## begin
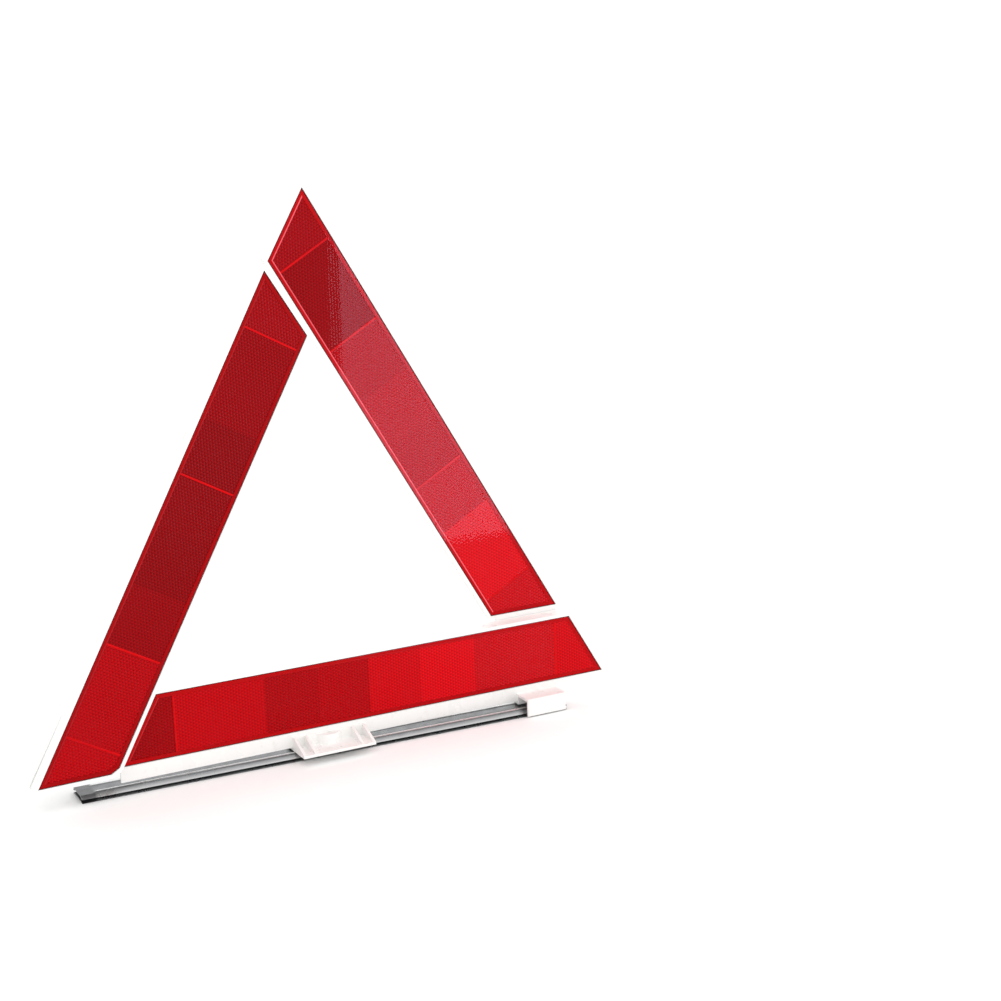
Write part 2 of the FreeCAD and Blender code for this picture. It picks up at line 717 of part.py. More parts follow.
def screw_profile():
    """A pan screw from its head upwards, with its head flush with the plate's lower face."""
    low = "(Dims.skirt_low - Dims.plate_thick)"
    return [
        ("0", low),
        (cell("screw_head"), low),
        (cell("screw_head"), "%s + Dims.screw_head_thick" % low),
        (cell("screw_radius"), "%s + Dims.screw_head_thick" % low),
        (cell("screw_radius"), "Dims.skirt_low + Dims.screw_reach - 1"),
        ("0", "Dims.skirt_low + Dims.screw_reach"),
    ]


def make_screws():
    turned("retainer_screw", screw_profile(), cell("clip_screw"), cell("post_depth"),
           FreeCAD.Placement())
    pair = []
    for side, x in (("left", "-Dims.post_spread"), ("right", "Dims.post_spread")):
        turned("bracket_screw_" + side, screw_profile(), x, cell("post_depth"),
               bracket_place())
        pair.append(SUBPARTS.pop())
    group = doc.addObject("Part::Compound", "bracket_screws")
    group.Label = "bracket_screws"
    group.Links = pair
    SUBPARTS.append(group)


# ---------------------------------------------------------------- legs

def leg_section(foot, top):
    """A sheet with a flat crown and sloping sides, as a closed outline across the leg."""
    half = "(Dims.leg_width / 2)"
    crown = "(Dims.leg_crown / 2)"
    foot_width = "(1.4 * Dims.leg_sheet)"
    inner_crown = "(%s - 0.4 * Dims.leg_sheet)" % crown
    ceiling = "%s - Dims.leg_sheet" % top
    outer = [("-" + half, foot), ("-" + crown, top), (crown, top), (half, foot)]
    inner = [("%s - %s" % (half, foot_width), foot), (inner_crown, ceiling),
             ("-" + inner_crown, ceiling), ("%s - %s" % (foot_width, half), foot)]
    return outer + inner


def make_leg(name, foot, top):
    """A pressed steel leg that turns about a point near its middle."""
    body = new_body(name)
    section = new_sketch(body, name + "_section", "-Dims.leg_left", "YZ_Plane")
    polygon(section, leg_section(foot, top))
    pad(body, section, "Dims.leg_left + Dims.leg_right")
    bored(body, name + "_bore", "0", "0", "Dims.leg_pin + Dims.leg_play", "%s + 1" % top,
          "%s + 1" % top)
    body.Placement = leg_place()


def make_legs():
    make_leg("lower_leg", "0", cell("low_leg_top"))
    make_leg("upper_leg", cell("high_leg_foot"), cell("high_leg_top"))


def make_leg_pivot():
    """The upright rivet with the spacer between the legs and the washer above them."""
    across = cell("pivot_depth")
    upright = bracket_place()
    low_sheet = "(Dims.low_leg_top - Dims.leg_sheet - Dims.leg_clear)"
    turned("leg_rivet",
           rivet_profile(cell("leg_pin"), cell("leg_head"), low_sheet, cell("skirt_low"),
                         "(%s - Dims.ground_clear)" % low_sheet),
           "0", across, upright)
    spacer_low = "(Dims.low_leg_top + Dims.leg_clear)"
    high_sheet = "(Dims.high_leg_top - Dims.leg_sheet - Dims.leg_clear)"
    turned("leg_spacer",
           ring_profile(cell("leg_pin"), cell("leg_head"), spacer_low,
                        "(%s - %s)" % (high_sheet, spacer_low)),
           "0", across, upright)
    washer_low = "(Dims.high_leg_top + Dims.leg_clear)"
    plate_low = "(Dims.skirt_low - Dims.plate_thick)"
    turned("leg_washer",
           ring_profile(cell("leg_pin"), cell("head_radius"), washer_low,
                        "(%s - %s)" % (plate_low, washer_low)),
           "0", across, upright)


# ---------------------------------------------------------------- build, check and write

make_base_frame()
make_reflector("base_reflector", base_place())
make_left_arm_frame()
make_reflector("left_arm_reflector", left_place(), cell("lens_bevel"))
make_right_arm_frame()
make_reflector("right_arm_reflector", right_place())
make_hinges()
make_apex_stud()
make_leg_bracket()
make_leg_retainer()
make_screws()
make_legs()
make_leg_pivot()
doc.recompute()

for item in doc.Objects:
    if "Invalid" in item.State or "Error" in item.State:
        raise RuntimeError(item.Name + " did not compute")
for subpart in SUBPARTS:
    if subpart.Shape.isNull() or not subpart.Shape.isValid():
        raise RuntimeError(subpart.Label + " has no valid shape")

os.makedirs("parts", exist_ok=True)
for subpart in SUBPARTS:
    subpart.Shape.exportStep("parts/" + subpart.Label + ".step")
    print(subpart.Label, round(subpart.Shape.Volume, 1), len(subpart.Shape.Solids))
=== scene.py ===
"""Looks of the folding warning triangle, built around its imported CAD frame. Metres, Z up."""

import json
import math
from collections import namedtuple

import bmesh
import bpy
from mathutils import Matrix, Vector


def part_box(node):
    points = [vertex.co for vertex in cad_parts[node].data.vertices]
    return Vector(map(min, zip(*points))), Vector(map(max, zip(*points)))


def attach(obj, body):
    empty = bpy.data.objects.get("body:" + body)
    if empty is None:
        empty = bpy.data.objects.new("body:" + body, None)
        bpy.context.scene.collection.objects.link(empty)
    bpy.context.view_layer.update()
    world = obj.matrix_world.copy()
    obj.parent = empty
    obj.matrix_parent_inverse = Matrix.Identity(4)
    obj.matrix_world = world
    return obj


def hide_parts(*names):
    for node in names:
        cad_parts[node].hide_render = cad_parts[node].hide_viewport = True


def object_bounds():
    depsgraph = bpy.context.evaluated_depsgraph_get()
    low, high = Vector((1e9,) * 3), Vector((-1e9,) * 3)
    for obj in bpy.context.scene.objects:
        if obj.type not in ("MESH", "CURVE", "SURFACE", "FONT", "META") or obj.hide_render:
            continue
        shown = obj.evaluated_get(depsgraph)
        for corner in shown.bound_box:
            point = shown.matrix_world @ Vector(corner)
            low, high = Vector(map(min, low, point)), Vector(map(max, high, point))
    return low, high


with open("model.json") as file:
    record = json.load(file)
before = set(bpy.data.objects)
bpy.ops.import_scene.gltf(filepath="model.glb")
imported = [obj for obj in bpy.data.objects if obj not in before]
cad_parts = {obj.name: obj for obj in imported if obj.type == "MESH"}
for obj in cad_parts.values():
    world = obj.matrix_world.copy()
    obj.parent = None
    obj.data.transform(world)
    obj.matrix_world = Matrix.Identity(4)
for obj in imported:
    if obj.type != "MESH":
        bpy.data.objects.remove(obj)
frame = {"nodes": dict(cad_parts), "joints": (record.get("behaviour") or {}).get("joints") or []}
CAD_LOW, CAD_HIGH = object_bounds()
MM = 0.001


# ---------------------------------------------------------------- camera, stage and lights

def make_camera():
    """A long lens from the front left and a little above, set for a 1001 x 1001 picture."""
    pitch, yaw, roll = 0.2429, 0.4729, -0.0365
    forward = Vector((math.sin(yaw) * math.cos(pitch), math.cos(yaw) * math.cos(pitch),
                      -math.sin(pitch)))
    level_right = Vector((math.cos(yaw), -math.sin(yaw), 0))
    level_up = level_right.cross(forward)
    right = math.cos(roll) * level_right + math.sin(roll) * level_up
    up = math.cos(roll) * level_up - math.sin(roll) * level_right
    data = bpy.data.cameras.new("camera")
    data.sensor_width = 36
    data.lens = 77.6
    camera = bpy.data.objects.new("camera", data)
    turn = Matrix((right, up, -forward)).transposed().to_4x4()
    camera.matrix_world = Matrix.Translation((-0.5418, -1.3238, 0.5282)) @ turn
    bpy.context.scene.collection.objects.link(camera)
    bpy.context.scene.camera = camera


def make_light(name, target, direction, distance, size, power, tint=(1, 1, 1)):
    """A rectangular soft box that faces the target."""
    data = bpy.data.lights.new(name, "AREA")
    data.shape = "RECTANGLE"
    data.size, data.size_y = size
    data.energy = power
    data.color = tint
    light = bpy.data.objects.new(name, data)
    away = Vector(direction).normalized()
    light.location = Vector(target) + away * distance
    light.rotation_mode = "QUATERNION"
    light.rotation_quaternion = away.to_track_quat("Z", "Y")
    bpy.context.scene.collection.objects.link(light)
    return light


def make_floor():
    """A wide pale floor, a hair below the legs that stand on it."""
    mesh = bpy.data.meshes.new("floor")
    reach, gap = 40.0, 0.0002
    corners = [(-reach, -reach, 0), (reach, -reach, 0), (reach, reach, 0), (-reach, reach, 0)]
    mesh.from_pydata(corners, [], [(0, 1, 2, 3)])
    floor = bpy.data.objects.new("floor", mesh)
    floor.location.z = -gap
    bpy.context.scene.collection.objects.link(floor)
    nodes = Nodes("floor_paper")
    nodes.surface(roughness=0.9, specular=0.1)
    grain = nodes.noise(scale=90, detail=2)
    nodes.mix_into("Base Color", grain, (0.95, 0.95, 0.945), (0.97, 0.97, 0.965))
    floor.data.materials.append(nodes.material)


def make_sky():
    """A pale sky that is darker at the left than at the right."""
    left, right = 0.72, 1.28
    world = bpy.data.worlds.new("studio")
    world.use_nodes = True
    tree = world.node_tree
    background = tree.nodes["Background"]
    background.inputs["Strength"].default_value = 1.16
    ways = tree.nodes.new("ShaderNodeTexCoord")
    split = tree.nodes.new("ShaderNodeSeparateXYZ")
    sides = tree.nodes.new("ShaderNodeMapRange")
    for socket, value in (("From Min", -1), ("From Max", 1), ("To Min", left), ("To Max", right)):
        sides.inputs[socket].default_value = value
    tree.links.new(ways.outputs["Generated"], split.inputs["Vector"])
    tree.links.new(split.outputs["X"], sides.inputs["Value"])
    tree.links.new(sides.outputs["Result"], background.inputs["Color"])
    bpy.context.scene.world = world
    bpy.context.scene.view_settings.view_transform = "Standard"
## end
> Exercise instructions
This exercise asks for the lines from the line with "for item in" to the line with "in imported if", both lines included, set down exactly and with nothing else.

> Task output
for item in doc.Objects:
    if "Invalid" in item.State or "Error" in item.State:
        raise RuntimeError(item.Name + " did not compute")
for subpart in SUBPARTS:
    if subpart.Shape.isNull() or not subpart.Shape.isValid():
        raise RuntimeError(subpart.Label + " has no valid shape")

os.makedirs("parts", exist_ok=True)
for subpart in SUBPARTS:
    subpart.Shape.exportStep("parts/" + subpart.Label + ".step")
    print(subpart.Label, round(subpart.Shape.Volume, 1), len(subpart.Shape.Solids))
=== scene.py ===
"""Looks of the folding warning triangle, built around its imported CAD frame. Metres, Z up."""

import json
import math
from collections import namedtuple

import bmesh
import bpy
from mathutils import Matrix, Vector


def part_box(node):
    points = [vertex.co for vertex in cad_parts[node].data.vertices]
    return Vector(map(min, zip(*points))), Vector(map(max, zip(*points)))


def attach(obj, body):
    empty = bpy.data.objects.get("body:" + body)
    if empty is None:
        empty = bpy.data.objects.new("body:" + body, None)
        bpy.context.scene.collection.objects.link(empty)
    bpy.context.view_layer.update()
    world = obj.matrix_world.copy()
    obj.parent = empty
    obj.matrix_parent_inverse = Matrix.Identity(4)
    obj.matrix_world = world
    return obj


def hide_parts(*names):
    for node in names:
        cad_parts[node].hide_render = cad_parts[node].hide_viewport = True


def object_bounds():
    depsgraph = bpy.context.evaluated_depsgraph_get()
    low, high = Vector((1e9,) * 3), Vector((-1e9,) * 3)
    for obj in bpy.context.scene.objects:
        if obj.type not in ("MESH", "CURVE", "SURFACE", "FONT", "META") or obj.hide_render:
            continue
        shown = obj.evaluated_get(depsgraph)
        for corner in shown.bound_box:
            point = shown.matrix_world @ Vector(corner)
            low, high = Vector(map(min, low, point)), Vector(map(max, high, point))
    return low, high


with open("model.json") as file:
    record = json.load(file)
before = set(bpy.data.objects)
bpy.ops.import_scene.gltf(filepath="model.glb")
imported = [obj for obj in bpy.data.objects if obj not in before]
cad_parts = {obj.name: obj for obj in imported if obj.type == "MESH"}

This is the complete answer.